As previously disclosed, on February 8, 2019, Ditech Holding Corporation (the “Company”) and certain of its direct and indirect subsidiaries (collectively with the Company, the “Debtors”), including Ditech Financial LLC (“Ditech Financial”) and Reverse Mortgage Solutions, Inc. (“RMS”), entered into a Restructuring Support Agreement (including the Restructuring Term Sheet attached thereto, the “RSA”) setting forth the principal terms of a financial restructuring of the Debtors (the “Restructuring”) with lenders holding, as of February 13, 2019, more than 80% of the loans and commitments outstanding under that certain Second Amended and Restated Credit Agreement, dated as of February 9, 2018, by and among the Company, as borrower, Credit Suisse AG, as administrative agent, and the lenders party thereto (as amended, restated, amended and restated, supplemented, or otherwise modified from time to time in accordance with the terms thereof).

As previously disclosed, on February 8, 2019, the Company, as guarantor, along with Ditech Financial and RMS, also entered into a commitment letter (“Commitment Letter”) with Barclays Bank PLC (“Barclays”) as Administrative Agent and as Buyer and Nomura Corporate Funding Americas, LLC as Buyer (together with Barclays, the “DIP Lenders”), regarding the terms of certain master warehouse refinancing facilities (collectively, as described below, the “DIP Facilities”).

On February 11, 2019, the Debtors filed voluntary petitions (the cases commenced thereby, the “Chapter 11 Cases”) under chapter 11 of title 11 of the United States Code (the “Bankruptcy Code”) in the United States Bankruptcy Court for the Southern District of New York (the “Court”) to implement the Restructuring.

On February 13, 2019, as part of the Debtors’ “first day” motions, the Court entered an interim order approving the DIP Facilities, and on February 14, 2019, the Debtors and certain other subsidiaries of the Company entered into the DIP Facilities.

The DIP Facilities provide the Company up to $1.9 billion in available warehouse financing.
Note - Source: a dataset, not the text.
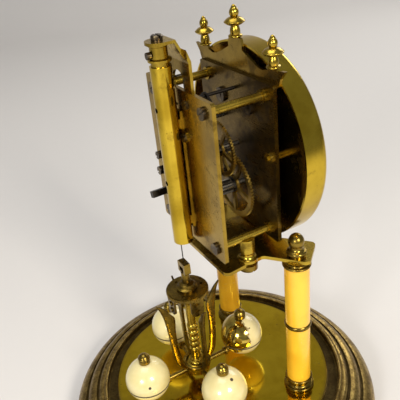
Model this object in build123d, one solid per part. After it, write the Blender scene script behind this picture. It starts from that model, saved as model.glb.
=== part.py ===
from build123d import *
import math
import os

os.makedirs("parts", exist_ok=True)

# Torsion pendulum clock under its base-to-finial frame, all sizes in mm.
# +Z is up, the dial faces -Y, the pendulum hangs behind at +Y.
# The origin is the middle of the base on the table.

# clearances
running_gap = 0.05
screw_gap = 0.05
free_gap = 0.3
working_gap = 0.5

# base
base_radius = 95.5
base_top = 27.5
shell_wall = 1.6
disc_radius = 66.0
disc_thickness = 2.5
groove_width = 6.6
groove_depth = 4.5

# columns and platform
column_half_spacing = 38.6
column_y = -31.9
column_height = 88.0
sleeve_radius = 6.9
foot_height = 7.5
ring_height = 3.0
collar_height = 4.0
rod_radius = 2.0
platform_thickness = 2.0

# movement frame
plate_width = 66.8
plate_height = 84.6
plate_thickness = 2.0
plate_space = 30.5
back_face = 8.0
plate_lift = 7.9
pillar_radius = 2.25
pillar_inset = 8.0
pillar_low = 6.0
pillar_high = 6.3
post_x = 26.0
post_y = -9.5
post_radius = 4.5

# dial, bezel and gallery
dial_level = 46.2
bezel_radius = 52.7
bezel_wall = 1.0
bezel_depth = 10.0
bezel_lip = 7.3
dial_post_x = 29.0
gallery_thickness = 1.5

# suspension
tube_y = 14.1
tube_radius = 5.25
tube_wall = 0.8
pendulum_y = 16.0
spring_width = 0.8
spring_thickness = 0.3
fork_height = 3.0

# pendulum
ball_radius = 13.0
ball_orbit = 32.8
ball_clearance = 6.0
ball_travel = 1.5
regulating_radius = 12.1
regulating_thickness = 2.2
hook_drop = 13.9

# levels and depths that follow from the sizes above
column_top = base_top + column_height
platform_bottom = column_top + collar_height
platform_top = platform_bottom + platform_thickness
plate_bottom = platform_top + plate_lift
plate_top = plate_bottom + plate_height
dial_z = plate_bottom + dial_level
back_inner = back_face - plate_thickness
front_inner = back_inner - plate_space
front_face = front_inner - plate_thickness
gallery_face = front_face - gallery_thickness
pillar_x = plate_width / 2 - pillar_inset
pillar_z = (plate_bottom + pillar_low, plate_top - pillar_high)
ball_z = base_top + ball_clearance + ball_radius
pendulum_foot = base_top + ball_clearance
tube_bottom = plate_bottom + 0.5
hook_top = tube_bottom - hook_drop
saddle_bottom = plate_top + 15.0
saddle_top = saddle_bottom + 6.8
fork_z = plate_top + 4.5


def lift(point):
    return (point[0], 0, point[1])


def outline(start, *steps):
    # closed face in the XZ plane; a step is a point, or a pair (point on the arc, end of the arc)
    edges = []
    here = start
    for step in steps:
        if isinstance(step[0], tuple):
            edges.append(ThreePointArc(lift(here), lift(step[0]), lift(step[1])))
            here = step[1]
        else:
            edges.append(Line(lift(here), lift(step)))
            here = step
    edges.append(Line(lift(here), lift(start)))
    return make_face(edges)


def turned(x, y, start, *steps):
    # solid of revolution about the upright line through (x, y), from (radius, height) points
    return Pos(x, y, 0) * revolve(outline(start, *steps), Axis.Z)


def upright(x, y, radius, low, high):
    return Pos(x, y, (low + high) / 2) * Cylinder(radius, high - low)


def level_rod(x, z, radius, front, back):
    # round bar along Y between two depths
    return Pos(x, (front + back) / 2, z) * Rot(90, 0, 0) * Cylinder(radius, back - front)


def block(x0, x1, y0, y1, z0, z1):
    return Pos((x0 + x1) / 2, (y0 + y1) / 2, (z0 + z1) / 2) * Box(x1 - x0, y1 - y0, z1 - z0)


def sheet(points, front, back):
    # flat plate cut to (x, z) points, standing between two depths
    face = make_face(Polyline(*[(x, front, z) for x, z in points], close=True))
    return extrude(face, back - front, dir=(0, 1, 0))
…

Proceeds of the DIP Facilities were used to refinance RMS’s and Ditech Financial’s pre-petition warehouse and servicer advance facilities and are intended to fund Ditech Financial’s and RMS’s continued business operations during the Chapter 11 Cases, providing the necessary liquidity to the Debtors to implement the Restructuring.
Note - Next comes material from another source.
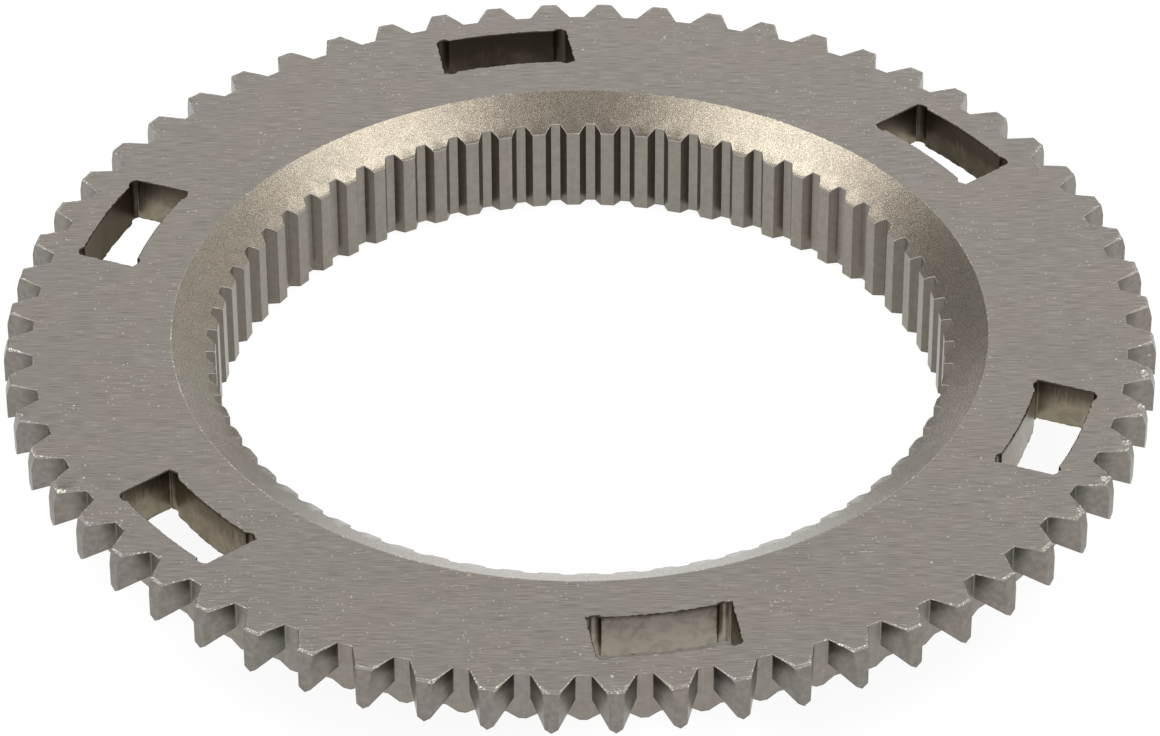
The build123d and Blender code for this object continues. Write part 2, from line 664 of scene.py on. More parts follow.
@dataclass(frozen=True)
class DrawnWall(Finish):
    """An upright wall with marks along the ring's axis, as a broach or cutter leaves them.

    Attributes:
        marks: how strongly the marks change the metal's brightness.
        spacing: distance between marks, in millimetres.
        mottle: how strongly soft patches change it.
    """

    marks: float = 0.12
    spacing: float = 0.35
    mottle: float = 0.07

    def look(self, nodes: Nodes) -> dict:
        """Stretch noise along the axis and mottle it.

        Args:
            nodes: the builder of the material's tree.

        Returns:
            The shader's inputs.
        """
        place = nodes.millimetres()
        stretched = nodes.vector("MULTIPLY", place, (1 / self.spacing, 1 / self.spacing, 0.08))
        mark = nodes.noise_at(stretched, 1.0, 2.0)
        patch = nodes.about_one(nodes.noise_at(place, 1.1, 4.0), self.mottle)
        return {
            "Base Color": self.shaded(nodes, nodes.about_one(mark, self.marks), patch),
            "Normal": self.bump(nodes, mark, 0.02),
        }


@dataclass(frozen=True)
class CutTooth(Finish):
    """A tooth's flank: softly mottled, with a few bright knocks, and a painted shade towards the root.

    Attributes:
        root: share of the brightness that the painted shade leaves at the root.
        fade: distance from the root over which it comes back, in millimetres.
        knocked: colour of the knocks.
    """

    root: float = 0.6
    fade: float = 2.2
    knocked: Color = (0.6, 0.57, 0.5)

    def look(self, nodes: Nodes) -> dict:
        """Mottle the metal, paint shade at its root and knock it.

        Args:
            nodes: the builder of the material's tree.

        Returns:
            The shader's inputs.
        """
        place = nodes.millimetres()
        knocks = nodes.use(Specks(), {"Spacing": 1.3, "Size": 0.24, "Amount": 0.16, "Crowding": 0.6})["Mask"]
        radius = nodes.vector("LENGTH", nodes.vector("MULTIPLY", place, (1.0, 1.0, 0.0)))
        patch = nodes.noise_at(place, 1.2, 4.0)
        # painted shade: the flank darkens towards the gap floor, in the crease between the teeth
        root = nodes.ramp(radius, GAP_FLOOR_RADIUS, GAP_FLOOR_RADIUS + self.fade, self.root, 1.0)
        mottled = self.shaded(nodes, nodes.about_one(patch, 0.12), root)
        return {
            "Base Color": nodes.blend(nodes.math("MULTIPLY", knocks, 0.5), mottled, opaque(self.knocked)),
            "Normal": self.bump(nodes, patch, 0.02),
        }


@dataclass(frozen=True)
class WornEdge(Finish):
    """A broken edge: dull metal with bright flecks, partly fresh metal and partly painted glints.

    Attributes:
        flecks: share of it that is bright.
        bright: colour of the flecks, fresh metal with a painted glint.
    """

    flecks: float = 0.3
    bright: Color = (0.85, 0.81, 0.72)

    def look(self, nodes: Nodes) -> dict:
        """Scatter the flecks in patches.

        Args:
            nodes: the builder of the material's tree.

        Returns:
            The shader's inputs.
        """
        place = nodes.millimetres()
        fleck = nodes.noise_at(place, 3.4, 2.0)
        patch = nodes.math("MULTIPLY", nodes.noise_at(place, 0.4, 1.0), 0.35)
        start = 0.86 - 0.3 * self.flecks
        # the bright flecks are partly fresh metal and partly painted glints
        share = nodes.ramp(nodes.math("ADD", fleck, patch), start, start + 0.1)
        return {
            "Base Color": nodes.blend(share, opaque(self.color), opaque(self.bright)),
            "Normal": self.bump(nodes, fleck, 0.05, 0.6),
        }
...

Specifically, under the DIP Facilities (i) up to $650 million will be available to fund Ditech Financial’s origination business pursuant to a master repurchase agreement (the “Forward Repo Agreement”), (ii) up to $1.0 billion will be available to fund RMS’s buyouts of certain Home Equity Conversion Mortgages (“HECMs”) and real estate owned from Ginnie Mae securitization pools (the “Reverse Repo Agreement”) and (iii) up to $250 million will be available to finance delinquency, escrow and corporate advances made by Ditech Financial in connection with its servicing of certain Fannie Mae and private label mortgage loans, as applicable, pursuant to the Ditech Agency Advance Trust Series 2019-VF1 variable funding notes (the “Agency VFN,” and the related indenture supplement, the “2019-VF1 Agency Supplement”) and the Ditech PLS Advance Trust II Series 2019-VF1 variable funding notes (the “Private Label VFN,” and the related indenture supplement, the “2019-VF1 PLS Supplement”), respectively. In addition, the lenders under the DIP Facilities have agreed to provide Ditech Financial, through the pendency of the Chapter 11 Cases, up to $1.9 billion in trading capacity for Ditech Financial to hedge its interest rate exposure with respect to the loans in Ditech Financial’s loan origination pipeline.